Shihua Li; Nathan Hill

1 Overview

1.1 Repository location

1.2 Context

Transkribus, a specialized tool developed for Handwritten Text Recognition (HTR) and powered by the PyLaia engine, currently lacks publicly available models for Chinese character and/or IPA () symbol recognition. In the context of my own research on the Tujia language in China, I have encountered numerous related studies published predominantly between the 1980s and 2000s. The original materials are typically in an outdated print style, which makes it challenging to use the scanned copies for further analysis. Unlike other materials that have been readily digitized, the scanned versions of these Tujia materials do not offer the same ease of use. For instance, the search function cannot be applied to identify specific keywords, and it is not possible to convert the recorded lexical entries into convenient Excel or XML formats that are beneficial for our studies and research. Lexical lists or word lists have played a significant role in prior Tujia studies; however, the antiquated format and print style of these lexical lists poses challenges for further analysis. Given this context, I developed two models on Transkribus for the recognition of printed texts, as in Figure 1. The baseline model achieved a loss rate of 7.87% on the validation set, while the transcription model attained a character error rate (CER) of 5.90% on the validation set. The loss rate denotes the percentage of information that the baseline model failed to capture on a page level, and the CER of the transcription model indicates the rate of incorrect transcriptions generated at the character level. These models were trained using the digitized lexical lists of Burmish languages made available and openly accessible by Hill and Cooper (). These lexical lists pertain to Burmish languages, which belong to the Tibeto-Burman language family and are primarily spoken in the Republic of the Union of Myanmar and the neighboring country of China ().

Figure 1

Learning curves of latest models on Transkribus.

2 Method

To achieve accurate printed text recognition using Transkribus, two distinct models need to be developed: the baseline model and the transcription model. These models are designed to cater to specific requirements and factors, including text content, input text alignment, document format, and desired results, among other considerations. While Transkribus provides default models for each purpose, the generated results may not be optimal due to variations in the input data. Therefore, it is crucial to develop models that align with individual needs and document types. The process of employing Transkribus for printed text recognition can be divided into two main stages. Firstly, the text is segmented at the page level using the trained baseline model, and subsequently, corresponding transcriptions are generated for the segmented text. The training of models was based upon lexical lists adapted from Hill and Cooper (), comprising a total of 345 pages of files. Within the training process, 311 pages were employed, with the remaining 34 pages serving as a validation set. The baseline model underwent training over the course of 100 epochs, while the transcription model was subjected to 250 epochs. The most recent model has acquired knowledge encompassing approximately 2,363 Chinese characters, 100 IPA symbols, 44 common symbols, and Arabic numerals. This section will elaborate on both the training and usage of the baseline model, as well as the transcription model.

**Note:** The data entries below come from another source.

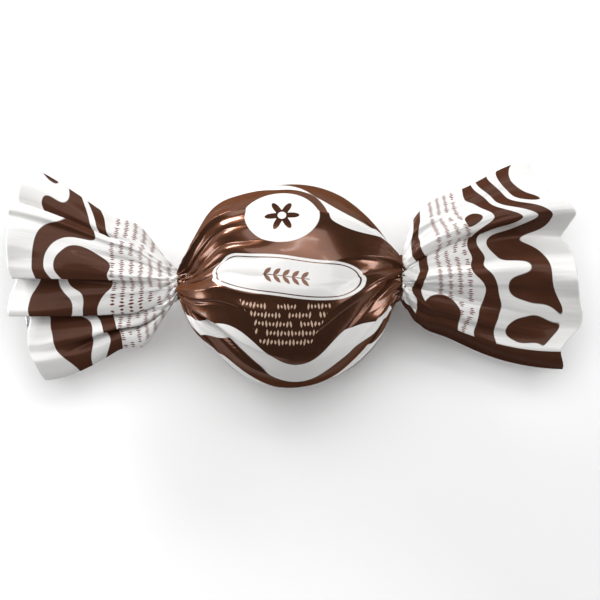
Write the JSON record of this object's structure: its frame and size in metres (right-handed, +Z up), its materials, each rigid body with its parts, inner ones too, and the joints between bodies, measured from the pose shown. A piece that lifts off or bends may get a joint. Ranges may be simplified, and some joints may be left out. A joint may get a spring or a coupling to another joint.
{
  "type": "twist-wrapped coconut truffle",
  "caption": "Domed coconut truffle lying on its flat base, shut in a glossy printed film that is twisted at both ends and fans out into pleated tails.",
  "frame": {"origin": "centre of the truffle's flat base, on the table", "axes": "+X along the twist axis towards the wider-necked tail, +Y towards the label's upper edge, +Z up out of the label"},
  "size_m": [0.1094, 0.0426, 0.0275],
  "materials": {
    "printed_film": "gloss"
  },
  "bodies": {
    "root": {"wrapped_truffle": "printed_film"}
  },
  "joints": []
}
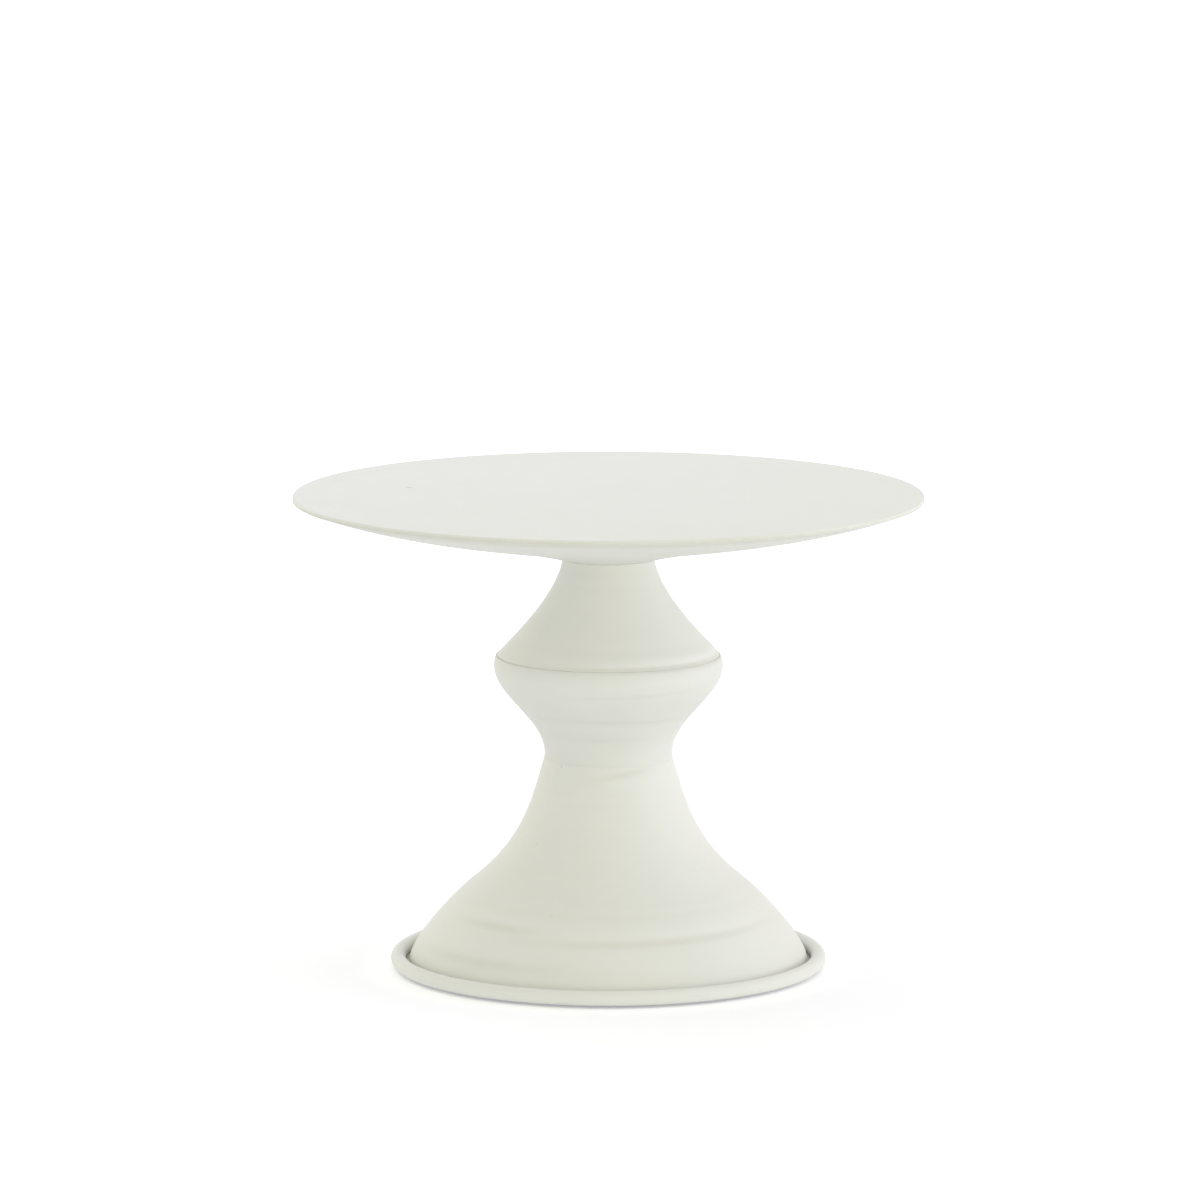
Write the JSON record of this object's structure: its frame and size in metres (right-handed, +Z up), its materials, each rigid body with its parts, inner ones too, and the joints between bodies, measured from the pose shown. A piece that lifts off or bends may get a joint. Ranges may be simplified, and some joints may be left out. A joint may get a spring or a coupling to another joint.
{
  "type": "cake stand",
  "caption": "Round pedestal cake stand in matte white sheet metal: thin flat plate on a turned knop-and-waist pedestal with a flared skirt and a rolled bead foot.",
  "frame": {"origin": "middle of the foot, on the table that the pads stand on", "axes": "+Z up along the stand's axis, from the foot to the plate; the four pads lie between the +X and +Y axes"},
  "size_m": [0.3, 0.3, 0.228],
  "materials": {
    "white_coat": "matte",
    "plain_steel": "satin",
    "plated_steel": "satin",
    "washer_nylon": "matte",
    "pad_rubber": "matte"
  },
  "bodies": {
    "root": {"plate_disc": "white_coat", "plate_pan": "white_coat", "plate_hub": "plain_steel", "neck_gasket": "washer_nylon", "neck_cap": "plain_steel", "upper_shell": "white_coat", "middle_shell": "white_coat", "skirt_shell": "white_coat", "foot_tray": "white_coat", "bead_wire": "plain_steel", "tie_rod": "plated_steel", "rod_lock_nut": "plated_steel", "base_washer": "plated_steel", "spring_washer": "plated_steel", "base_nut": "plated_steel", "foot_pad_1": "pad_rubber", "foot_pad_2": "pad_rubber", "foot_pad_3": "pad_rubber", "foot_pad_4": "pad_rubber"}
  },
  "joints": []
}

2.1 Layout segmentation – baseline model

The preliminary step in preparing for the transcription process involves layout segmentation. This entails dividing the content of each page into distinct text regions, text lines, baselines, and establishing the appropriate reading order. Prior to using Transkribus to generate transcriptions for the input data, it is essential to perform this segmentation. While Transkribus offers default baseline models, their effectiveness relies heavily on the alignment of the texts of the original document.

In the context of our study, our primary objective was to develop Transkribus models capable of effectively processing lexical lists as illustrated in Figure 2. These lexical lists typically comprise multiple columns, with one column presenting the lexical meanings in Chinese, while the remaining columns provide corresponding transcriptions in IPA for three distinct dialects. Figure 2 below illustrates this format. To segment the content in Figure 2, we have first employed the default baseline model provided by the Transkribus team, namely the ‘Horizontal Text Line Orientation’ (). According to the description provided by the Transkribus team on their desktop software, this default model is trained exclusively on the cBad dataset, which exhibits a similar layout. Consequently, this model primarily identifies horizontal and vertical lines.

Figure 2

Text regions identified by Transkribus models: default and desired.

2.1.1 Text region recognition

As depicted in Figure 2(a), the content within the image has been divided into four text regions, labeled as 1, 2, 3, and 4, delineated by the green squares. While this segmentation identifies additional text regions, it is evident that certain content in the image, such as the page number ‘98’, has been overlooked. For our purposes, it would be preferable to encompass all the content on the page within a single text region, as demonstrated in Figure 2(b). Figure 2(b) represents our desired outcome for the recognition of lexical list images at the text region level, achieved through manual correction.

2.1.2 Baseline recognition

In addition to text region recognition, the recognition of baselines provides further detail regarding the reading and transcribing order within blocks or paragraphs on the image. Figure 3(a) illustrates the baselines identified by the default Transkribus baseline model within each text region, represented by red lines. Upon reviewing the reading order, indicated by numbers in a vertical view, no apparent mistakes are observed, except for some ignored text. However, when considering the horizontal order, the numbering scheme appears somewhat inconsistent. In Figure 3(a), the first baselines (2 and 3) in the third column from the left should be numbered in the opposite order. Furthermore, the two baselines identified should be recognized as a single baseline since they represent different parts of the same lexical word. To address these inconsistencies, Figure 3(b) displays the manually corrected baselines. In summary, our expectation for the baseline model is to recognize content on the same line as a single baseline. The workflow involves initially segmenting the texts using the default baseline model. Subsequently, we trained a new baseline model using the manually corrected results.

Figure 3

Baselines identified by Transkribus models: default and desired.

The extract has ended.